**YOUR INSTRUCTIONS:** Repeat exactly the stretch of lines from the line containing "if shape.isNull() or" through the line containing "Vector(map(max, high, point))", both included, and nothing else.

**RECORDS FOR PROCESSING:**

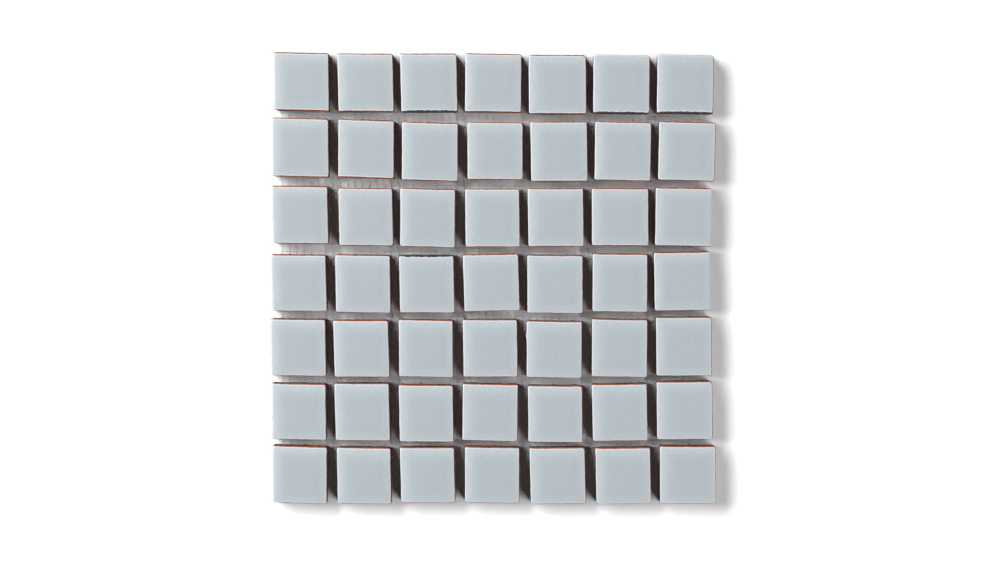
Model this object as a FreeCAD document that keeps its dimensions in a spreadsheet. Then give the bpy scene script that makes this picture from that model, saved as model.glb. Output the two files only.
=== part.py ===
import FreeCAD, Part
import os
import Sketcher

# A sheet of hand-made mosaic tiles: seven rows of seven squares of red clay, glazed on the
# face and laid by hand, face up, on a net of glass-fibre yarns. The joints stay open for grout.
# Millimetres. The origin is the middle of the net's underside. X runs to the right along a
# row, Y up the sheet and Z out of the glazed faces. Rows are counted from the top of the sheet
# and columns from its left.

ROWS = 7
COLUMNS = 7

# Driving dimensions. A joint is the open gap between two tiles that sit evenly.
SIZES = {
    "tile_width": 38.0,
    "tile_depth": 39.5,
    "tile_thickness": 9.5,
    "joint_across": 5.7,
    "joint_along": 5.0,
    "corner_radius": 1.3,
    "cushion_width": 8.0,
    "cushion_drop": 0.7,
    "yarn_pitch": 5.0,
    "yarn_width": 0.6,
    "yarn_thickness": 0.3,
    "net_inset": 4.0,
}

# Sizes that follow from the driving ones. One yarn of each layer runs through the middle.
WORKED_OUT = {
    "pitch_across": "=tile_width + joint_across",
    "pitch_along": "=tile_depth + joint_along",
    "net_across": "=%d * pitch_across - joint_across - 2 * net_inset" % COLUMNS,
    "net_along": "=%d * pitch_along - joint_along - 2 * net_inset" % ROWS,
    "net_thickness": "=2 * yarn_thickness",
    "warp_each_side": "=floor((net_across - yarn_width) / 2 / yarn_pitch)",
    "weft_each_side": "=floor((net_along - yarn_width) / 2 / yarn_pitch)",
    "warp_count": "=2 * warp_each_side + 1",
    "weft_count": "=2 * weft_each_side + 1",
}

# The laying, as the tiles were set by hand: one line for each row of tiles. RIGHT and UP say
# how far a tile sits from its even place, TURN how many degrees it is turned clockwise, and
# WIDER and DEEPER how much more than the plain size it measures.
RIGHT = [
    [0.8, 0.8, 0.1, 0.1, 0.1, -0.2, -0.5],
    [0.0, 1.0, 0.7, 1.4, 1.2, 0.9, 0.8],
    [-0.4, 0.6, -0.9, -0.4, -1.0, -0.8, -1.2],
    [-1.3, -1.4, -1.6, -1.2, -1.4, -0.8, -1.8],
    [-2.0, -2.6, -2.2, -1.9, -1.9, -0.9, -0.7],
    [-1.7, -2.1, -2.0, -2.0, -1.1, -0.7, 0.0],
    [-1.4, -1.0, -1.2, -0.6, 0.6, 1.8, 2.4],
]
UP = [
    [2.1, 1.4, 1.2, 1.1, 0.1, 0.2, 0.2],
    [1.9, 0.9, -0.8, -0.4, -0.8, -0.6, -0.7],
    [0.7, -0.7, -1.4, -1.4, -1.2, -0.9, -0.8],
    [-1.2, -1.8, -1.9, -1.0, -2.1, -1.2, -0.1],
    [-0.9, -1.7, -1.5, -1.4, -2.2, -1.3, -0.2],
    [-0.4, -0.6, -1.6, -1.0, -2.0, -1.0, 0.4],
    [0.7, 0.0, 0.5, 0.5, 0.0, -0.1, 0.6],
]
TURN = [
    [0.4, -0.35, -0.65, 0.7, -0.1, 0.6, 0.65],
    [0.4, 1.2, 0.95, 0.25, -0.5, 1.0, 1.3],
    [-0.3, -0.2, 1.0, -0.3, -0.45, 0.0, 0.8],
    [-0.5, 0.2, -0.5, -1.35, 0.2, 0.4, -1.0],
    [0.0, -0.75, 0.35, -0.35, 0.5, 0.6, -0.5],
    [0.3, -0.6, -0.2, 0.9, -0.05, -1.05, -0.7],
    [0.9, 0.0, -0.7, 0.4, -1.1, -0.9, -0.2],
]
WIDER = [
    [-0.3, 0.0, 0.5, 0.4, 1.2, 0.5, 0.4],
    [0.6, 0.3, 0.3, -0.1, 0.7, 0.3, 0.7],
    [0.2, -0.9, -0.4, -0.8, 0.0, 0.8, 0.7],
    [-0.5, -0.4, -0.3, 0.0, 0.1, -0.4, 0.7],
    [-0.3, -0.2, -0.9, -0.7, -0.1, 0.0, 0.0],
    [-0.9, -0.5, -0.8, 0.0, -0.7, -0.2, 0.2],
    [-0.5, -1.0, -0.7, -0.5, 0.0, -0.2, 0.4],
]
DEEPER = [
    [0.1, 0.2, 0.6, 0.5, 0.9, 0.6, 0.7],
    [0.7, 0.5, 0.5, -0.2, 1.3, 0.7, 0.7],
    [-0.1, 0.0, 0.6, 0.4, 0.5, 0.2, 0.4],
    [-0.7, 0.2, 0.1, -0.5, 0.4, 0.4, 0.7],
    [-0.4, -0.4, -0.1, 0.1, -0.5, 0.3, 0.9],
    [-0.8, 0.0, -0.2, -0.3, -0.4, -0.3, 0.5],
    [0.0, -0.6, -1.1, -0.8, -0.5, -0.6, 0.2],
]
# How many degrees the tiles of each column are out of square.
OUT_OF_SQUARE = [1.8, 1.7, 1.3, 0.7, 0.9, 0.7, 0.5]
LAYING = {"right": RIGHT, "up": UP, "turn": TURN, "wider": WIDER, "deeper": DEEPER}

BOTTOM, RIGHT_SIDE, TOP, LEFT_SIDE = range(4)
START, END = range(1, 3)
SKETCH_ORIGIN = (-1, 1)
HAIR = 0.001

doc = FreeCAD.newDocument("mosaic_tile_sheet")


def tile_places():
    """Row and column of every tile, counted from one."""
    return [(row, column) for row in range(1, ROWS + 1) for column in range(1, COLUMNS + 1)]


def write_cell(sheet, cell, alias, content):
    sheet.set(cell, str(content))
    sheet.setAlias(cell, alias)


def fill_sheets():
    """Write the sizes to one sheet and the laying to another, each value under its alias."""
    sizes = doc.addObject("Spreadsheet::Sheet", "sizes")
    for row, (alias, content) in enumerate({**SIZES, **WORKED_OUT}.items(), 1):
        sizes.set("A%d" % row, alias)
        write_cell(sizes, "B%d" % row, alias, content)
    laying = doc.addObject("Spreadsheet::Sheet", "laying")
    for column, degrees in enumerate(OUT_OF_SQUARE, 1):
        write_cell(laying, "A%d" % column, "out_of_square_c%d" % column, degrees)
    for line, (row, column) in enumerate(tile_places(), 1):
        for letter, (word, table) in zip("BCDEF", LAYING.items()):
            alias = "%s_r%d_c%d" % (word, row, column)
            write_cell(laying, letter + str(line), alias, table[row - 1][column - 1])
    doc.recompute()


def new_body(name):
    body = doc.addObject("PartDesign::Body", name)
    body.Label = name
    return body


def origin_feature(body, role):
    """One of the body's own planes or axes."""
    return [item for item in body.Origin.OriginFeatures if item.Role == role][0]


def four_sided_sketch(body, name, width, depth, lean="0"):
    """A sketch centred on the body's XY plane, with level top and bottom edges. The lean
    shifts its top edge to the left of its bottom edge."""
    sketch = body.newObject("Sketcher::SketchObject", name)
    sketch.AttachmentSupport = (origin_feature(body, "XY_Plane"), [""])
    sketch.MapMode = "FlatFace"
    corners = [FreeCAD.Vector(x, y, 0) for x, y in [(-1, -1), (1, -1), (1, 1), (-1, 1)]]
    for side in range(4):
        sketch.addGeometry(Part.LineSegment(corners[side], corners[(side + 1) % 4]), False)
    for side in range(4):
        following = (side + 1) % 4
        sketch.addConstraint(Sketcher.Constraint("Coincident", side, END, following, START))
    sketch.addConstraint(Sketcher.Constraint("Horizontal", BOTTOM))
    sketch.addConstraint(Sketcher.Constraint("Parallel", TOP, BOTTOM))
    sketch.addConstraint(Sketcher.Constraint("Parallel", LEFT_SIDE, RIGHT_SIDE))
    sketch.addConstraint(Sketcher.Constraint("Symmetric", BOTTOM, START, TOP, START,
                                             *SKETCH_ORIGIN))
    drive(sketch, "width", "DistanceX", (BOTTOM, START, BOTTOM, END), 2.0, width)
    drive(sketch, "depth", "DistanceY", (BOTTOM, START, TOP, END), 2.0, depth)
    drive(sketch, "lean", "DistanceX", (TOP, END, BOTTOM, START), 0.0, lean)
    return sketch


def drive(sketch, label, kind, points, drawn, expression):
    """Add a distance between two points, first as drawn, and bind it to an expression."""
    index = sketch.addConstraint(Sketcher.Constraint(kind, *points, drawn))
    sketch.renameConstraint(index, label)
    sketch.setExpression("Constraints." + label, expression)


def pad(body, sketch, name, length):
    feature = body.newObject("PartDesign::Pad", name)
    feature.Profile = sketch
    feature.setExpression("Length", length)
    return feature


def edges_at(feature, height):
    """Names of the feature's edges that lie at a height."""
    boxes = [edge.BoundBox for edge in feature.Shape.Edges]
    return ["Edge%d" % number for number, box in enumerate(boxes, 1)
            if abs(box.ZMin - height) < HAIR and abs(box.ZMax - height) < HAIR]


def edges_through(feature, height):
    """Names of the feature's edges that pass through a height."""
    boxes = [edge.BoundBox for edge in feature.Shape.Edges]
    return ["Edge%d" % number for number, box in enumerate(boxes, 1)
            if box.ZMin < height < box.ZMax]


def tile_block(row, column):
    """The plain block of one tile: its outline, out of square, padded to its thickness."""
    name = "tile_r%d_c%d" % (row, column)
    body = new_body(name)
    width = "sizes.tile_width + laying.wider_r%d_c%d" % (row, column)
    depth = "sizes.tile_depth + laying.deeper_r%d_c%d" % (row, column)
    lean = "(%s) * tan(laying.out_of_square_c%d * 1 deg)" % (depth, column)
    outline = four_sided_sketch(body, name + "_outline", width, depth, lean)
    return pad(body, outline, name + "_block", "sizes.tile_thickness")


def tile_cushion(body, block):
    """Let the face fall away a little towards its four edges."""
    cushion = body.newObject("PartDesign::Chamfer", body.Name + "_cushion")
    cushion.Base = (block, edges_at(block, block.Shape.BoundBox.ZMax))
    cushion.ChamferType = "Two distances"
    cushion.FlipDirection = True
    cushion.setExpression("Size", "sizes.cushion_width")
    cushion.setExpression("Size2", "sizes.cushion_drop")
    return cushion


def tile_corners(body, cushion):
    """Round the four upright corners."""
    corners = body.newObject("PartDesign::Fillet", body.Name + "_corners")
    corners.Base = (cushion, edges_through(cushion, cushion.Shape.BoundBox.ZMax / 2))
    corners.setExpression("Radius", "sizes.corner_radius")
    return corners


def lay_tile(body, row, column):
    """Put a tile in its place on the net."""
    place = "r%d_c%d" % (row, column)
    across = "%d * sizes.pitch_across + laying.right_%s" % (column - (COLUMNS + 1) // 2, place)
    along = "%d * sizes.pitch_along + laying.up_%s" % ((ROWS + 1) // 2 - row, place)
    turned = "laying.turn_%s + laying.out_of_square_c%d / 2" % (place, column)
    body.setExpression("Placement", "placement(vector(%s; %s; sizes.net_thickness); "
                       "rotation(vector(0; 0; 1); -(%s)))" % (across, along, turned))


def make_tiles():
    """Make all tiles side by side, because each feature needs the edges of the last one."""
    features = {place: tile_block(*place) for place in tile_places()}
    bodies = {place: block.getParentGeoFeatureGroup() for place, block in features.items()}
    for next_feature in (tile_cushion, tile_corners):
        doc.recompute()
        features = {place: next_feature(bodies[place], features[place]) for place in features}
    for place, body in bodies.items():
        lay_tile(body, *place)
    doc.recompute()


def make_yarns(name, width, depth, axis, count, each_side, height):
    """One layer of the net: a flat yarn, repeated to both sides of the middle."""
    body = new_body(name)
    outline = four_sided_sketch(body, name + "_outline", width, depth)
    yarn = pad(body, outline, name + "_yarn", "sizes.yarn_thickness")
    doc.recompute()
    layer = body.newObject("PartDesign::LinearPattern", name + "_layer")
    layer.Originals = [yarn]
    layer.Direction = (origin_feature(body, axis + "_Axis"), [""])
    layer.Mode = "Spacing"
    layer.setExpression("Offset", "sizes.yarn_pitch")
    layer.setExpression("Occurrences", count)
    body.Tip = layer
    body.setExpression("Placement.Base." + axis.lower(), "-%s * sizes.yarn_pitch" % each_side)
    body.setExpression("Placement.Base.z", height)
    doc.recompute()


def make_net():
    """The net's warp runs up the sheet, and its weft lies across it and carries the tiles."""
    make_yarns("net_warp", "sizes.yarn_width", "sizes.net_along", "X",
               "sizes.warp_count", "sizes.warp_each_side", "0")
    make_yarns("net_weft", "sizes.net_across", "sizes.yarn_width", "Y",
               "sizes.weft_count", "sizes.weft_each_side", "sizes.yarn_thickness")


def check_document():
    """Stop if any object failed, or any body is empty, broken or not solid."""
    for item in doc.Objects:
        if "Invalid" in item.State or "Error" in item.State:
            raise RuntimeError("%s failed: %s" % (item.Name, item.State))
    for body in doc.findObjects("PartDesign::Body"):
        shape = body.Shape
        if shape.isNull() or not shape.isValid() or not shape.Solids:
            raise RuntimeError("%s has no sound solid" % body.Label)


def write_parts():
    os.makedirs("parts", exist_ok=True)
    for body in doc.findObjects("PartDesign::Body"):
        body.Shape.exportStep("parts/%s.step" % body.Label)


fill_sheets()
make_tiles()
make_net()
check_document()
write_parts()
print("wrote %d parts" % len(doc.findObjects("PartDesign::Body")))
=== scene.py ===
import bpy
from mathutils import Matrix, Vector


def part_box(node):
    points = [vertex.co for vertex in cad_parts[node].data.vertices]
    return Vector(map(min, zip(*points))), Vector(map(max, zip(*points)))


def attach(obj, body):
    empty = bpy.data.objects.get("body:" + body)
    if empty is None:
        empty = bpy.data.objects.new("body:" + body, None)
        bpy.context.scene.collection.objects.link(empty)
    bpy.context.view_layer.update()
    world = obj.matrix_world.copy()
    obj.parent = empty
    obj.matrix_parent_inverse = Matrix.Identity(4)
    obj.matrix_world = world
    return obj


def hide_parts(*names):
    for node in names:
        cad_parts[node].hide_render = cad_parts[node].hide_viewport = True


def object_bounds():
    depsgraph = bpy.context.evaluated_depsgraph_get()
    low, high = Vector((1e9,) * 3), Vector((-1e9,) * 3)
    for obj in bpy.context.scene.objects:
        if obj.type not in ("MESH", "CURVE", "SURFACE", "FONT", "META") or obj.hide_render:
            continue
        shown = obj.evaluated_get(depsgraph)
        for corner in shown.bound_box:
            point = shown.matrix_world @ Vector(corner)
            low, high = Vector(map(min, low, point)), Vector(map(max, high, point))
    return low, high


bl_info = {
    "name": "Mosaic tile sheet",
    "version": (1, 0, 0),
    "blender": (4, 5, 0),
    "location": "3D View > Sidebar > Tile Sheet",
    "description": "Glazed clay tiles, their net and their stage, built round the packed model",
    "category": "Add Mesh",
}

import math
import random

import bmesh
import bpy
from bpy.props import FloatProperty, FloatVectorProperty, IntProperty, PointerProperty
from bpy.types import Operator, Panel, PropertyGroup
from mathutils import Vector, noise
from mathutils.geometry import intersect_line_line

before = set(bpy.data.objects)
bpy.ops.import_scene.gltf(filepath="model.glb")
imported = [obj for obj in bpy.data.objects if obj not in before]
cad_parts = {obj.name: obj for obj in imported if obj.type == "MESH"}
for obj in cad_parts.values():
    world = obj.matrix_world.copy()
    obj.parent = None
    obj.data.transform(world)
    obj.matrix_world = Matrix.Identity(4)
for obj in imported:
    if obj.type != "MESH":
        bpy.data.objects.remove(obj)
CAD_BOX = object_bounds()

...

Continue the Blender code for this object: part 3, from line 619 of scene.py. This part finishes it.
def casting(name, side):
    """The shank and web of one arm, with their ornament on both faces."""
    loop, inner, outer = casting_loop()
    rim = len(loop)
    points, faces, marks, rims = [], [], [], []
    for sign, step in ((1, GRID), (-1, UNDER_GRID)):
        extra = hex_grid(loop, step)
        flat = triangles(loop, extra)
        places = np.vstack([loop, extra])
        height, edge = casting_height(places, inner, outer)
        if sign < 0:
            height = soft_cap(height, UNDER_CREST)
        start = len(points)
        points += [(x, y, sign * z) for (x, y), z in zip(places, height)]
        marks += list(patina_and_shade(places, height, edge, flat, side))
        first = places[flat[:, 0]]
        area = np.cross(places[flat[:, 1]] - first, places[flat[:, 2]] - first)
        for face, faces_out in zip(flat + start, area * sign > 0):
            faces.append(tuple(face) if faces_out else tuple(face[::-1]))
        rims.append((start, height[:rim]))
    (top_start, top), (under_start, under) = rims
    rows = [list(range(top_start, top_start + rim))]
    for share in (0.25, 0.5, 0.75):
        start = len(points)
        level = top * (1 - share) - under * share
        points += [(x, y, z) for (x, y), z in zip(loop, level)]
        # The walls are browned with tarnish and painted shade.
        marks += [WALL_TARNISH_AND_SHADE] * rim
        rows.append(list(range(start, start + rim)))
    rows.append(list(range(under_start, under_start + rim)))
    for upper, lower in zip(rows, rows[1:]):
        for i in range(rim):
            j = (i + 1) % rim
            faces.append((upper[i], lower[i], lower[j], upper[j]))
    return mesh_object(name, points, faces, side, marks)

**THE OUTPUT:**
        if shape.isNull() or not shape.isValid() or not shape.Solids:
            raise RuntimeError("%s has no sound solid" % body.Label)


def write_parts():
    os.makedirs("parts", exist_ok=True)
    for body in doc.findObjects("PartDesign::Body"):
        body.Shape.exportStep("parts/%s.step" % body.Label)


fill_sheets()
make_tiles()
make_net()
check_document()
write_parts()
print("wrote %d parts" % len(doc.findObjects("PartDesign::Body")))
=== scene.py ===
import bpy
from mathutils import Matrix, Vector


def part_box(node):
    points = [vertex.co for vertex in cad_parts[node].data.vertices]
    return Vector(map(min, zip(*points))), Vector(map(max, zip(*points)))


def attach(obj, body):
    empty = bpy.data.objects.get("body:" + body)
    if empty is None:
        empty = bpy.data.objects.new("body:" + body, None)
        bpy.context.scene.collection.objects.link(empty)
    bpy.context.view_layer.update()
    world = obj.matrix_world.copy()
    obj.parent = empty
    obj.matrix_parent_inverse = Matrix.Identity(4)
    obj.matrix_world = world
    return obj


def hide_parts(*names):
    for node in names:
        cad_parts[node].hide_render = cad_parts[node].hide_viewport = True


def object_bounds():
    depsgraph = bpy.context.evaluated_depsgraph_get()
    low, high = Vector((1e9,) * 3), Vector((-1e9,) * 3)
    for obj in bpy.context.scene.objects:
        if obj.type not in ("MESH", "CURVE", "SURFACE", "FONT", "META") or obj.hide_render:
            continue
        shown = obj.evaluated_get(depsgraph)
        for corner in shown.bound_box:
            point = shown.matrix_world @ Vector(corner)
            low, high = Vector(map(min, low, point)), Vector(map(max, high, point))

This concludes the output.